Count the lines below that contain the word "case". Give only the number.
__________
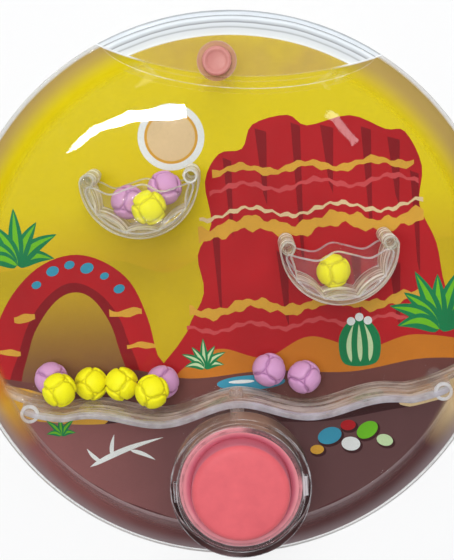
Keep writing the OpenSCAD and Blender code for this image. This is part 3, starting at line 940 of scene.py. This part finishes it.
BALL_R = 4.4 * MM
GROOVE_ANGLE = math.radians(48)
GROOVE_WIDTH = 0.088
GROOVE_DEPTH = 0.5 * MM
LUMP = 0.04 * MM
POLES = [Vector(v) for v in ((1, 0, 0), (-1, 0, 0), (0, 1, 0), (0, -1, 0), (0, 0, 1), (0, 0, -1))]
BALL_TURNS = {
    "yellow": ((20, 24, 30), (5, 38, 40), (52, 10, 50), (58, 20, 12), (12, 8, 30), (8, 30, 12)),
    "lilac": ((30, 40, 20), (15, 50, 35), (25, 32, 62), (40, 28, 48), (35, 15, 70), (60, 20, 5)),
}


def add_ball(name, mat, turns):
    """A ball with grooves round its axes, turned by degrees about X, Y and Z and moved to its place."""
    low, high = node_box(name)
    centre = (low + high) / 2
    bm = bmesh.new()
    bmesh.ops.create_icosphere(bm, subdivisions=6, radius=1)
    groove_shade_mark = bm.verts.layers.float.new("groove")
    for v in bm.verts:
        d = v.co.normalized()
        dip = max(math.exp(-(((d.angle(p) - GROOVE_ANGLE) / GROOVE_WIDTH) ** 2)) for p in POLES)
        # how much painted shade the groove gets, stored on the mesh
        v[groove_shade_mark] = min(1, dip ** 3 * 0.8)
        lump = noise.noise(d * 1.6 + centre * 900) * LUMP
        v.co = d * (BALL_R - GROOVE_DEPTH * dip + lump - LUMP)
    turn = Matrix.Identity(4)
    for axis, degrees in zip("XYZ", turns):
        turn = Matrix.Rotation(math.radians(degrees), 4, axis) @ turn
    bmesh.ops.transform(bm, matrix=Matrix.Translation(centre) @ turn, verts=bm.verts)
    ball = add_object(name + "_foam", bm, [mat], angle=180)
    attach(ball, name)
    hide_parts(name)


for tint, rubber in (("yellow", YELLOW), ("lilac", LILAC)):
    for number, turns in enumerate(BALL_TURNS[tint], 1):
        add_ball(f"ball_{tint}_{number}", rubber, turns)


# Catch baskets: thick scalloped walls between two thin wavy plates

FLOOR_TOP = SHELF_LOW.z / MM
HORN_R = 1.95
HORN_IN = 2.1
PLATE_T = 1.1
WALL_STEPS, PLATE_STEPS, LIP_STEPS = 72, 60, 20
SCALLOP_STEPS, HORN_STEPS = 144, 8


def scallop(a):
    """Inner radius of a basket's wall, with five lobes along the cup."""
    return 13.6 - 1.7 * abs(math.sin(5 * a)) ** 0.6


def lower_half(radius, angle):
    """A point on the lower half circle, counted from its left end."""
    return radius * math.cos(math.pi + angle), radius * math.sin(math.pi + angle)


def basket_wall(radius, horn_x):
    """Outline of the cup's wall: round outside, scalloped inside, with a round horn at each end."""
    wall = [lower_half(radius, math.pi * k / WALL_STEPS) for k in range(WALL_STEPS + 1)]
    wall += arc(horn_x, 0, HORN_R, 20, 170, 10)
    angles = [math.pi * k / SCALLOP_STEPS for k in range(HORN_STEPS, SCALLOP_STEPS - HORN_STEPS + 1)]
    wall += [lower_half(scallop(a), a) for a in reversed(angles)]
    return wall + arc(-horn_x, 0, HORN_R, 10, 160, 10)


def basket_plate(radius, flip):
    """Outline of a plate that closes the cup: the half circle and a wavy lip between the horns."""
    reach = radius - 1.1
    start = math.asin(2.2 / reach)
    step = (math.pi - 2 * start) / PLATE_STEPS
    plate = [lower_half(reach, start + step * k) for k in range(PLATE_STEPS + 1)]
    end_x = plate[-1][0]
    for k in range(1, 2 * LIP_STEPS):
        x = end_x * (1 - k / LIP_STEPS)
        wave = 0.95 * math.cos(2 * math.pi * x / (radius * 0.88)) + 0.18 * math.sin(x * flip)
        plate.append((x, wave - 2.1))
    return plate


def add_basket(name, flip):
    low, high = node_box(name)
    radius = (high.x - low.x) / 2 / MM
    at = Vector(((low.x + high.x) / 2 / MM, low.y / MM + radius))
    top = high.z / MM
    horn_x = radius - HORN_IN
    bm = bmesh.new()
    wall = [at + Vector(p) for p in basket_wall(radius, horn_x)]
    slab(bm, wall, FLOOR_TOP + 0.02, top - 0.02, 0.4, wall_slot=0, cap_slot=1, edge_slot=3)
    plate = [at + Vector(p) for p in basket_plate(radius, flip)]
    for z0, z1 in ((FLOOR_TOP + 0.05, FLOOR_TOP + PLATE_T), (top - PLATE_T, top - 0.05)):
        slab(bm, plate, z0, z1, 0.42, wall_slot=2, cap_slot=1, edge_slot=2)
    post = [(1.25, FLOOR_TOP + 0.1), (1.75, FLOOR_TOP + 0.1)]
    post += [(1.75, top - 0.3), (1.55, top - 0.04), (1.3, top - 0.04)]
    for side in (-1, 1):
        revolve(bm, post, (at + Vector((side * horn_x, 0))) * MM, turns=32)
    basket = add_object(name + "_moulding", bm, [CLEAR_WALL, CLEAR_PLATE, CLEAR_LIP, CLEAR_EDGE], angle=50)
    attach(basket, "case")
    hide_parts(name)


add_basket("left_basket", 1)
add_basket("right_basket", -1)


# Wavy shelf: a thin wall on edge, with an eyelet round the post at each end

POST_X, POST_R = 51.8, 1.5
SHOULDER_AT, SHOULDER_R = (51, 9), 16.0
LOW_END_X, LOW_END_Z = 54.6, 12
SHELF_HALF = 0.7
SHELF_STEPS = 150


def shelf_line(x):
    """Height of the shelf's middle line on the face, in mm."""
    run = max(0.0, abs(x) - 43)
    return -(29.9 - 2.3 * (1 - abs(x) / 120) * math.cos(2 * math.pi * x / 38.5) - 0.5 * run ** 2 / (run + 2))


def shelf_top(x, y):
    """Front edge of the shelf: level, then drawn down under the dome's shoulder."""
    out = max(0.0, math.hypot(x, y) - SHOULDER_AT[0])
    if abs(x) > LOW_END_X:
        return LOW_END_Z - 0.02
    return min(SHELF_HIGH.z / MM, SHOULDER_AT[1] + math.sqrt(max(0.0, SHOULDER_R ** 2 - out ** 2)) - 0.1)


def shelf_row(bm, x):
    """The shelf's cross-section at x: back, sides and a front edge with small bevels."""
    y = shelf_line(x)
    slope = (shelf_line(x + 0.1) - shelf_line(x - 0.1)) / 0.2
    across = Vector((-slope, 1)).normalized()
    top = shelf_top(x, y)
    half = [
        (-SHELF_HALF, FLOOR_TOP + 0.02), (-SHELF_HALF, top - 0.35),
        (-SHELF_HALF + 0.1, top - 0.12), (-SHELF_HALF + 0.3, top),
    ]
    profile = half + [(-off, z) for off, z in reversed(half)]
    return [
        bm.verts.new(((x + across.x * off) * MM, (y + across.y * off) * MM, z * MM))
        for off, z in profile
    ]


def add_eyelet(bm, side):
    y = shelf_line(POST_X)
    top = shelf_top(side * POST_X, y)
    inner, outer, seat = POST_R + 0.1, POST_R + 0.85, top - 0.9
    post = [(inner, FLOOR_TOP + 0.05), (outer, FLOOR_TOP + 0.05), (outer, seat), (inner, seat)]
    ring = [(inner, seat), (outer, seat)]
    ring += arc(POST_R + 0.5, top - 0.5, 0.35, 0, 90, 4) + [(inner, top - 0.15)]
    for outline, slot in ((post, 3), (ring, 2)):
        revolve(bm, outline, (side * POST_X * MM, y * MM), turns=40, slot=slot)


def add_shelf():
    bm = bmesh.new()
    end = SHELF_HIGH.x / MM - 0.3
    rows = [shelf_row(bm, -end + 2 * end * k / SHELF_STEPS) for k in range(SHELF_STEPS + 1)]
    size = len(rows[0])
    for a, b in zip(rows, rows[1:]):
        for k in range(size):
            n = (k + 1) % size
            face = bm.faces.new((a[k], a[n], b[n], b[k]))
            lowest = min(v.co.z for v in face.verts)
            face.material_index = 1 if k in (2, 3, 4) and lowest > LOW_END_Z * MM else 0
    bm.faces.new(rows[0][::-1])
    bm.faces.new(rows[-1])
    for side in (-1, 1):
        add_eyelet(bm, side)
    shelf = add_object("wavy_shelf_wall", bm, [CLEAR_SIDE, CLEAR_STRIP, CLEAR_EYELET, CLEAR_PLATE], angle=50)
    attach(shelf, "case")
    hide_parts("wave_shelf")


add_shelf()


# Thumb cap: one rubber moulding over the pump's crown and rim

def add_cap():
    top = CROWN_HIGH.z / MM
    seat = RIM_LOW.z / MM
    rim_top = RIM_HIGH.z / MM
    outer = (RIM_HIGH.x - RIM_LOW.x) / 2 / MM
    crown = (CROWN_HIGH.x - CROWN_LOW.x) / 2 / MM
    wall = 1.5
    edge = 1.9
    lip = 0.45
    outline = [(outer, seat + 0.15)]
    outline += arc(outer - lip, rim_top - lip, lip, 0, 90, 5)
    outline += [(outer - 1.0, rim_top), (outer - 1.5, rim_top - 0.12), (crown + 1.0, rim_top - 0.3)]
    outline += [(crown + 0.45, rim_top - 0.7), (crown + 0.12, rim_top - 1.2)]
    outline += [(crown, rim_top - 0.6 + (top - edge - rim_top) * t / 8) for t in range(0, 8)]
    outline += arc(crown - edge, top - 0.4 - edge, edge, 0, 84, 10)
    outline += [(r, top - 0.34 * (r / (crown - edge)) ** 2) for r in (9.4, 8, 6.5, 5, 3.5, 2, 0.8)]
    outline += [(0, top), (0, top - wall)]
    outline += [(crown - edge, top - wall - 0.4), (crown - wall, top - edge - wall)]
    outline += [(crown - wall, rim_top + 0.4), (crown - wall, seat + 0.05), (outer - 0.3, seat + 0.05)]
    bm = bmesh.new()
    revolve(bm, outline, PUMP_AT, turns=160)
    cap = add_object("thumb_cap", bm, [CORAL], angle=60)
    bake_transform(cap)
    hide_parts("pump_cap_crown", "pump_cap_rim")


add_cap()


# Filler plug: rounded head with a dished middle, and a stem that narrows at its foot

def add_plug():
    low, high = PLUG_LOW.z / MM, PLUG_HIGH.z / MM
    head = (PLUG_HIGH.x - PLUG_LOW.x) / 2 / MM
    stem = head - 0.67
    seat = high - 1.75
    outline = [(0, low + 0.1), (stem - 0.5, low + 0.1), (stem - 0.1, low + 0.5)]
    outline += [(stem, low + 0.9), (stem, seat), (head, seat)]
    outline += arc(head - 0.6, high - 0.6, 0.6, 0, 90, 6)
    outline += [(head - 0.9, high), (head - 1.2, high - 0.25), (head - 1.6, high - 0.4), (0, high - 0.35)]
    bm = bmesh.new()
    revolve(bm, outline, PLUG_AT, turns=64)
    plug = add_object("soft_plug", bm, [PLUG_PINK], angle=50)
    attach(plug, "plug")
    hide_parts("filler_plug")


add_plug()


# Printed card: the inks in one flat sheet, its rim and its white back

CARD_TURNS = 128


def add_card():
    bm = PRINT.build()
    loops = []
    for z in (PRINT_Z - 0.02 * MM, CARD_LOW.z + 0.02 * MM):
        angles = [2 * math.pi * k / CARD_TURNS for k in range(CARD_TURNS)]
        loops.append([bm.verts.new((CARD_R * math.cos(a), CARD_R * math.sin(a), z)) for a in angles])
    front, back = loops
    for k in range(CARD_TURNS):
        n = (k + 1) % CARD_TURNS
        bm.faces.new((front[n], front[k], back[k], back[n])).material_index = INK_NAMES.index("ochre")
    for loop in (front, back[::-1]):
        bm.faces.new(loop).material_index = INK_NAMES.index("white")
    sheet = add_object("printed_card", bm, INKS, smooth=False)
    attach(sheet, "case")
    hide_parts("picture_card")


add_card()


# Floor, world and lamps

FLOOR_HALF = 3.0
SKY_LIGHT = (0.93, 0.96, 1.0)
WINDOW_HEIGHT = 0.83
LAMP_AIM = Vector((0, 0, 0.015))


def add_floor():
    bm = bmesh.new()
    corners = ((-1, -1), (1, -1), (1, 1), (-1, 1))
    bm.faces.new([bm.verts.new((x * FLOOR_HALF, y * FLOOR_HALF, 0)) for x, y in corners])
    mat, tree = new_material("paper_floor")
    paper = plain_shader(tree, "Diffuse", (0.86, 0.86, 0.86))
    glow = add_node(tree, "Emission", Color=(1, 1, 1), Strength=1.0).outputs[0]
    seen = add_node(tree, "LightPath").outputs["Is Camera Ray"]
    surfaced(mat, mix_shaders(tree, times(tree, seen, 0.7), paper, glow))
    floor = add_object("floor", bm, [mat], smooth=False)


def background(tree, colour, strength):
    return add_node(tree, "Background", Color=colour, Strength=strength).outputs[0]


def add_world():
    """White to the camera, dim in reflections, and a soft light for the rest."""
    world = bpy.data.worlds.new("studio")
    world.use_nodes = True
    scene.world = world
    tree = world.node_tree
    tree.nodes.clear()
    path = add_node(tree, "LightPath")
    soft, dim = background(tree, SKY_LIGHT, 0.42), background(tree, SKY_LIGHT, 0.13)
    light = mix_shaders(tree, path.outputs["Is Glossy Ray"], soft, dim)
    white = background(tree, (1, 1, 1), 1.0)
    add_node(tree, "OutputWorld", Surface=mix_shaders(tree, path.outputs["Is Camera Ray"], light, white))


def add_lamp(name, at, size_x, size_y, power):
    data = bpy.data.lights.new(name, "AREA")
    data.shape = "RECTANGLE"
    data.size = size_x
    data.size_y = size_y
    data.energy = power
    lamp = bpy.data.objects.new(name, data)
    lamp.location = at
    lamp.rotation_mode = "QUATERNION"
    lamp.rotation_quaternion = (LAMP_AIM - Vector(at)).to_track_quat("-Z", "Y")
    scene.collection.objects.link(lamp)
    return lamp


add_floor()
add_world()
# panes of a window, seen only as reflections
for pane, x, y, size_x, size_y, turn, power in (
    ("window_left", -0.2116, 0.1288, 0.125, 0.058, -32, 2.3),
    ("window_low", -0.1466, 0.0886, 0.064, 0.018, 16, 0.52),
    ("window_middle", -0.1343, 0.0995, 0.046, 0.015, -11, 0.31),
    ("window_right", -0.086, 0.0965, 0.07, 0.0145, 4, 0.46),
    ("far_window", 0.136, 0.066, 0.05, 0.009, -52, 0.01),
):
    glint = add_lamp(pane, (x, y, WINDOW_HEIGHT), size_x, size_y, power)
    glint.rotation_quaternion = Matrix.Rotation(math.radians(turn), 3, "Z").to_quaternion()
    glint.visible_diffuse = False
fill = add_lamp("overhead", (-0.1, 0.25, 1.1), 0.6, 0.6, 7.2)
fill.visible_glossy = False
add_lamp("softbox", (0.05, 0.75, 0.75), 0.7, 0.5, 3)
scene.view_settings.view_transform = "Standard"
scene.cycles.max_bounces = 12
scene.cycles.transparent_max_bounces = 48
__________
COMPLETED TASK: 3